The ride through the mangrove-lined waters was eerie, flat, the sky metallic gray, the shallow, murky waters filled with dinner-plate size jelly fish and ready-to-sting men-of –war.  Don’t you get stuck in there and have to walk through the shallows to set a kedging anchor!  The Airmar depth sounder registers 20cm under the hull, 10 cm (3”), ZERO!  We’re stuck again!  PORTO STUCK bears its name well.  We kept studying Freya Rauscher’s sketch, looking for the steel pipe and stakes:  not around us!  We could see the tripod but even lined up properly, could not make our approach between Hicks and Montejo Cays.  We zigzagged for an hour, by now disoriented a bit, when we spotted, way to the east of us, the Belize Shuttle that runs from Belize City to San Pedro.  At last, we had found our track!  One steel pipe and one stake is all that’s left to mark the 10-foot deep, narrow channel.  It took us 3 hours to cover the 18 miles to Cay Chapel where we dropped anchor for the night, short of our intended destination.

Dropped the hook in front of Cay Chapel Marina and Golf

In the morning, we got very shallow again, clearing the north end of Cay Caulker with only 3 inches under our hulls (we draw 4.5 feet), and that’s not even at low tide!

San Pedro, Ambergis Cay

At last, we arrived San Pedro in Ambergis Cay, following Freya Rauschers detailed instructions, and dropped the hook in front of the Tackle Box, with 50cm under our hulls.  We’ve been here 3 days, the fringe of the reef a thin white line on our starboard, the vibrant settlement of San Pedro on our port, and dozens of local boats shuttling tourists at high speed at all hours of the day, throwing their wakes along our sides.  Busy place! 

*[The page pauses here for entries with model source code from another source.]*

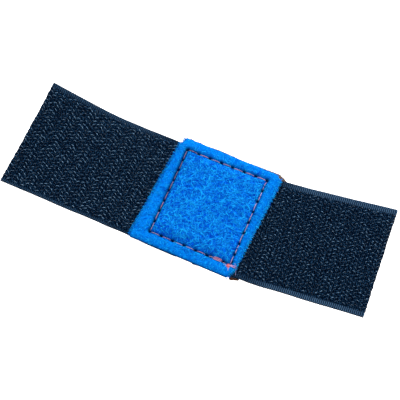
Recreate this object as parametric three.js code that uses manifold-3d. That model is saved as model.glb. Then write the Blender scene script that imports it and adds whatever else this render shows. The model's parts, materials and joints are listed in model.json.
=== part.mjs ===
// Hook-and-loop closure strap of a hand wrap: two hook tape wings, sewn between a blue loop patch
// and a tan backing patch. Millimetres. +X runs along the strap towards the right wing, +Y across
// it and +Z up, out of the hooks. The origin is the patch's centre, on the backing's underside.
//
// Each wing is one bendable tape. It is built as four stiff bands with a hinge line between each
// two, so that it can curl: hooks inwards as the hinges turn positive, hooks outwards negative.
import * as THREE from "three";
import { mergeVertices } from "three/addons/utils/BufferGeometryUtils.js";
import Module from "manifold-3d";

const wasm = await Module();
wasm.setup();

// Hook tape: a woven ground with a thicker selvage along both edges, and rows of hooks between.
const TAPE_WIDTH = 50;
const TAPE_THICKNESS = 0.8;
const SELVAGE_WIDTH = 2.6;
const SELVAGE_THICKNESS = 1.0;
const SELVAGE_SLOPE = 0.4;
const HOOK_ROW_PITCH = 1.84;
const HOOK_ROOT = 0.3;
const HOOK_HEIGHT = 1.4;
const CRUSHED_HOOK_HEIGHT = 0.5;
const HOOK_LEAN = 0.65;

// Loop patch, and the backing patch that stands out past it on the right and at the top.
const PATCH = { left: -23, right: 23, bottom: -26.6, top: 26.6 };
const PATCH_CUTS = {
  bottomLeft: [0.8, 0.8],
  bottomRight: [1.2, 4.2],
  topRight: [1.8, 1.6],
  topLeft: [1.4, 4.0],
};
const LOOP_GROUND_THICKNESS = 0.4;
const PILE_THICKNESS = 1.0;
const PILE_EDGE_ROUND = 0.35;
const BACKING = { left: -22.6, right: 26.4, bottom: -26.0, top: 28.6 };
const BACKING_CUTS = {
  bottomLeft: [1, 1],
  bottomRight: [3.8, 1.6],
  topRight: [5.4, 2.4],
  topLeft: [2, 2],
};
const BACKING_THICKNESS = 0.9;

// The plies lie on one another with this much air between them.
const PLY_GAP = 0.1;
const TAPE_Z = BACKING_THICKNESS + PLY_GAP;
const HOOKS_Z = TAPE_Z + TAPE_THICKNESS + PLY_GAP;
const LOOP_GROUND_Z = HOOKS_Z + CRUSHED_HOOK_HEIGHT + PLY_GAP;
const PILE_Z = LOOP_GROUND_Z + LOOP_GROUND_THICKNESS + PLY_GAP;
const PILE_TOP = PILE_Z + PILE_THICKNESS;

// Wings: length is from the patch's side edge to the cut end, skew is how far the tape is sewn
// askew, tuck is how far the tape reaches under the patch, and firstHinge is where it starts to curl.
const BANDS = 4;
const LEFT_WING = { name: "left", length: 61.4, offset: -0.6, skew: 0, tuck: 21.5, firstHinge: 4.0 };
const RIGHT_WING = { name: "right", length: 53.3, offset: 0.4, skew: 6.8, tuck: 20, firstHinge: 7.0 };
const HINGE_Z = TAPE_Z + TAPE_THICKNESS / 2;
const MOST_CURL = 36;
const TAPE_HINGE_GAP = 0.2;
// Hook tips lean across the hinge line as it curls, by their height times the half angle's tangent.
const HOOK_TIP_Z = HOOKS_Z + HOOK_HEIGHT;
const HOOK_TIP_LEAN = (HOOK_TIP_Z - HINGE_Z) * Math.tan(THREE.MathUtils.degToRad(MOST_CURL / 2));
const HOOK_TIP_GAP = 0.1;
const HOOK_HINGE_GAP = HOOK_TIP_GAP + HOOK_TIP_LEAN;
const PATCH_EDGE_GAP = 0.3;

// Seam: a box of lockstitches, slightly askew on the patch, from the bottom right corner round.
const SEAM_CORNERS = [[20.8, -20.9], [17.9, 22.1], [-19.0, 21.4], [-16.0, -21.0]];
const STITCH_PITCH = 5.3;
const NEEDLE_THREAD_RADIUS = 0.25;
const BOBBIN_THREAD_RADIUS = 0.2;
const THREAD_SIDES = 6;
const NEEDLE_HOLE = { length: 1.7, width: 0.9 };
const LOOP_HALF_WIDTH = 0.38;
const LOOP_LEG_SHARE = 0.35;
const SHOULDER = 0.75;
const CHANNEL_WIDTH = 1.1;
const PILE_CHANNEL_DEPTH = 0.65;
const BACKING_CHANNEL_DEPTH = 0.5;
const NEEDLE_THREAD_Z = PILE_TOP - NEEDLE_THREAD_RADIUS;
const NEEDLE_LOOP_Z = 2.15;
const BOBBIN_THREAD_Z = BOBBIN_THREAD_RADIUS + 0.02;
const BOBBIN_LOOP_Z = 1.45;

// Corner tack: a few short stitches crossing at the seam's bottom right corner, and a cut thread end.
const TACK_ARMS = 4;
const TACK_ARM_LENGTH = 3.4;
const TACK_ARM_RISE = 0.15;
const TACK_Z = PILE_TOP + NEEDLE_THREAD_RADIUS + 0.1;
const TACK_FIRST_ANGLE = 16;
const TACK_DIP_RADIUS = 2;
const TACK_DIP_SIDES = 24;
const TAIL_DROP = 0.45;
const TAIL = [
  [0, 0, 0],
  [1.6, 0.1, 0],
  [2.8, -0.5, -TAIL_DROP / 2],
  [4.2, -2.2, -TAIL_DROP],
  [5.0, -4.2, -TAIL_DROP],
];

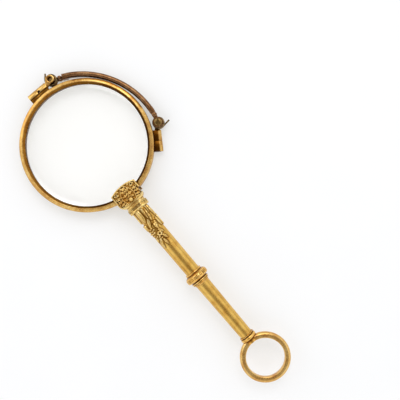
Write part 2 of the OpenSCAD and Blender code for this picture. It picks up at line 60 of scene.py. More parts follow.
LENS_CENTRE = np.array((0, LENS_STATION, -HANDLE_AXIS))
FOLD_SHIFT = -2.2      # mm from the fixed rim's middle plane to the folding rim's
BOW_DIR = 28.2         # degrees from the lens's right round to the bow's middle
RIM_OPEN, RIM_OUT = 17.8, 19.6
CUT_X, CUT_W = -0.95, 0.06    # the saw cut, which the screw has drawn nearly shut
MAIN = "handle_and_fixed_eye"
EYE_BODIES = {"fixed": MAIN, "folding": "folding_eye"}


def polar(radius, degrees):
    """x and y of a point at a distance and a bearing."""
    return radius * math.cos(math.radians(degrees)), radius * math.sin(math.radians(degrees))


def spun(p, degrees):
    """Points turned about the z axis."""
    c, s = polar(1, degrees)
    return np.stack([p[:, 0] * c - p[:, 1] * s, p[:, 0] * s + p[:, 1] * c, p[:, 2]], -1)


def placed(points, folding=False):
    """Points in mm from the fixed lens's centre, as points of the part in metres."""
    p = np.array(points, float).reshape(-1, 3)
    if folding:
        p = spun(p * (1, -1, -1) + (0, 0, FOLD_SHIFT), 2 * BOW_DIR)
    return (p + LENS_CENTRE) * MM


def points_of(mesh):
    """A mesh's points as an array."""
    co = np.zeros(len(mesh.vertices) * 3)
    mesh.vertices.foreach_get("co", co)
    return co.reshape(-1, 3)


def local(mesh):
    """Points of a mesh that is in its place, back in mm from the fixed lens's centre."""
    return points_of(mesh) / MM - LENS_CENTRE


def moved(mesh, points):
    """Gives the points of a mesh new places."""
    mesh.vertices.foreach_set("co", points.ravel())
    mesh.update()
    return mesh


def turned_over(mesh):
    """Moves a mesh made for the fixed eye to its place on the folding eye."""
    return moved(mesh, placed(local(mesh), True))


def in_scene(name, data):
    """A new object in the scene."""
    thing = bpy.data.objects.new(name, data)
    bpy.context.scene.collection.objects.link(thing)
    return thing


def sealed(mesh):
    """Merges a mesh's double points and turns its faces outwards."""
    work = bmesh.new()
    work.from_mesh(mesh)
    bmesh.ops.remove_doubles(work, verts=work.verts, dist=0.0004 * MM)
    bmesh.ops.recalc_face_normals(work, faces=work.faces)
    work.to_mesh(mesh)
    work.free()
    return mesh


def fixed(name, mesh, material, node=None, body=MAIN, sharp=34.0):
    """Seals a mesh and makes it a piece that rides on a body, in place of a CAD node if one is
    named. Edges past sharp degrees stay sharp."""
    sealed(mesh).shade_smooth()
    if sharp:
        mesh.set_sharp_from_angle(angle=math.radians(sharp))
    mesh.materials.clear()
    mesh.materials.append(material)
    mesh.name = name
    piece = in_scene(name, mesh)
    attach(piece, body)
    if node:
        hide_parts(node)


def on_eye(eye, name, mesh, material, node, sharp=34.0):
    """Makes a mesh, drawn on the fixed eye, a piece of either eye."""
    if eye == "folding":
        turned_over(mesh)
    fixed(f"{eye}_{name}", mesh, material, f"{eye}_{node}", EYE_BODIES[eye], sharp)


def linear(code):
    """A colour written as sRGB hex, in the linear numbers that a shader takes."""
    parts = [int(code[i:i + 2], 16) / 255 for i in (1, 3, 5)]
    return [c / 12.92 if c <= 0.04045 else ((c + 0.055) / 1.055) ** 2.4 for c in parts] + [1.0]


def add(tree, kind, inputs=None, stops=(), **settings):
    """Adds a node with its settings. An input is a value, or the socket that feeds it, and
    stops are a colour ramp's [place, colour] pairs."""
    node = tree.nodes.new(kind)
    for name, value in settings.items():
        setattr(node, name, value)
    for name, value in (inputs or {}).items():
        if isinstance(value, bpy.types.NodeSocket):
            tree.links.new(value, node.inputs[name])
        else:
            node.inputs[name].default_value = value
    if stops:
        line = node.color_ramp.elements
        line[0].position, line[0].color = stops[0]
        line[1].position, line[1].color = stops[-1]
        for place, colour in stops[1:-1]:
            line.new(place).color = colour
    return node


def blank(name):
    """A new material, its empty tree, and the place in the piece that a pattern starts from."""
    material = bpy.data.materials.new(name)
    material.use_nodes = True
    tree = material.node_tree
    tree.nodes.clear()
    return material, tree, add(tree, "ShaderNodeTexCoord").outputs["Object"]


def cloud(tree, place, per_mm, detail=2.0, rough=0.5):
    """Soft noise, drawn so many times to a mm."""
    return add(tree, "ShaderNodeTexNoise", {"Vector": place, "Scale": per_mm / MM,
                                            "Detail": detail, "Roughness": rough}).outputs["Fac"]


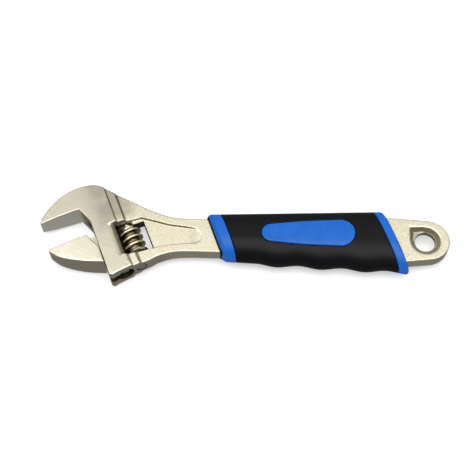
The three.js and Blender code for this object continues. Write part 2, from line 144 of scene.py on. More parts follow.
class Grid:
    """A box of evenly spaced samples in millimetres, along x, y, z or along u, w, z."""

    def __init__(self, low, high, step, on_slide=False):
        self.low, self.step, self.on_slide = np.array(low, np.float32), step, on_slide
        counts = [int(math.ceil((b - a) / step)) + 1 for a, b in zip(low, high)]
        axes = [a + step * np.arange(n, dtype=np.float32) for a, n in zip(self.low, counts)]
        first, second = axes[0][:, None, None], axes[1][None, :, None]
        self.z = axes[2][None, None, :]
        turn = np.array([ACROSS, ALONG], np.float32)
        if on_slide:
            self.u, self.w = first, second
            self.x, self.y = (first * turn[0, i] + second * turn[1, i] for i in (0, 1))
        else:
            self.x, self.y = first, second
            self.u, self.w = (first * turn[i, 0] + second * turn[i, 1] for i in (0, 1))

    def place(self, points):
        """Sample indices to metres in the frame."""
        points = points * self.step + self.low
        if self.on_slide:
            points[:, :2] = points[:, :1] * ACROSS + points[:, 1:2] * ALONG
        return (points + SHIFT) / 1000

    def turn(self, vectors):
        """Directions in the grid's own axes to directions in the frame."""
        if self.on_slide:
            vectors[:, :2] = vectors[:, :1] * ACROSS + vectors[:, 1:2] * ALONG
        return vectors


def both(a, b, radius=0.0):
    """Where both solids are, with the outer edge between them rounded."""
    if np.isscalar(radius) and radius <= 0:
        return np.maximum(a, b)
    outside = np.hypot(np.maximum(a + radius, 0), np.maximum(b + radius, 0))
    return np.minimum(np.maximum(a, b), -radius) + outside


def either(a, b, radius=0.0):
    """Where one or the other solid is, with the inner corner between them filleted."""
    return -both(-a, -b, radius)


def without(a, b, radius=0.0):
    """The first solid less the second, with the rim of the cut rounded."""
    return both(a, -b, radius)


def spline(points, steps=10):
    """A smooth line through the points, ends included."""
    before = 2 * np.array(points[0]) - points[1]
    after = 2 * np.array(points[-1]) - points[-2]
    p = np.array([before, *points, after])
    line = []
    for i in range(1, len(p) - 2):
        for t in np.linspace(0, 1, steps, endpoint=False):
            a, b, c, d = p[i - 1:i + 3]
            line.append(0.5 * (2 * b + (c - a) * t + (2 * a - 5 * b + 4 * c - d) * t ** 2
                               + (3 * b - a - 3 * c + d) * t ** 3))
    return [tuple(q) for q in line] + [tuple(points[-1])]


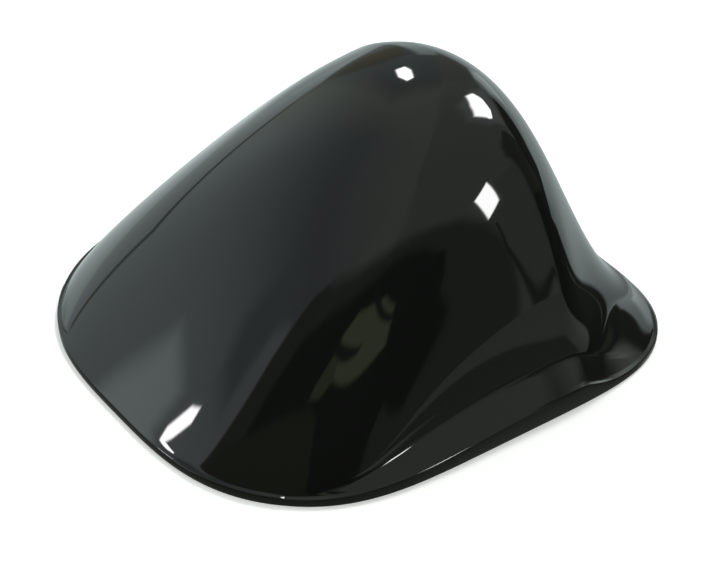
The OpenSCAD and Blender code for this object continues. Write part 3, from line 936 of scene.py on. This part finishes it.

The Tackle Box, Ambergis Cay, San Pedro

So, what did we learn?  Never trust your electronics charts fully; sketches in cruising guides are just sketches, not intended for navigation; be wary of the advice of local mariners; even the port authority may lead you astray; travel the shallows slowly and at high tide;  pray to the Almighty to hold that high tide for a few hours!

Now, let’s go diving!

Until then…
dominomarie












1 comment:

David Rodecker said...

OMG. That must have been a scary incident. Was there any hull damage?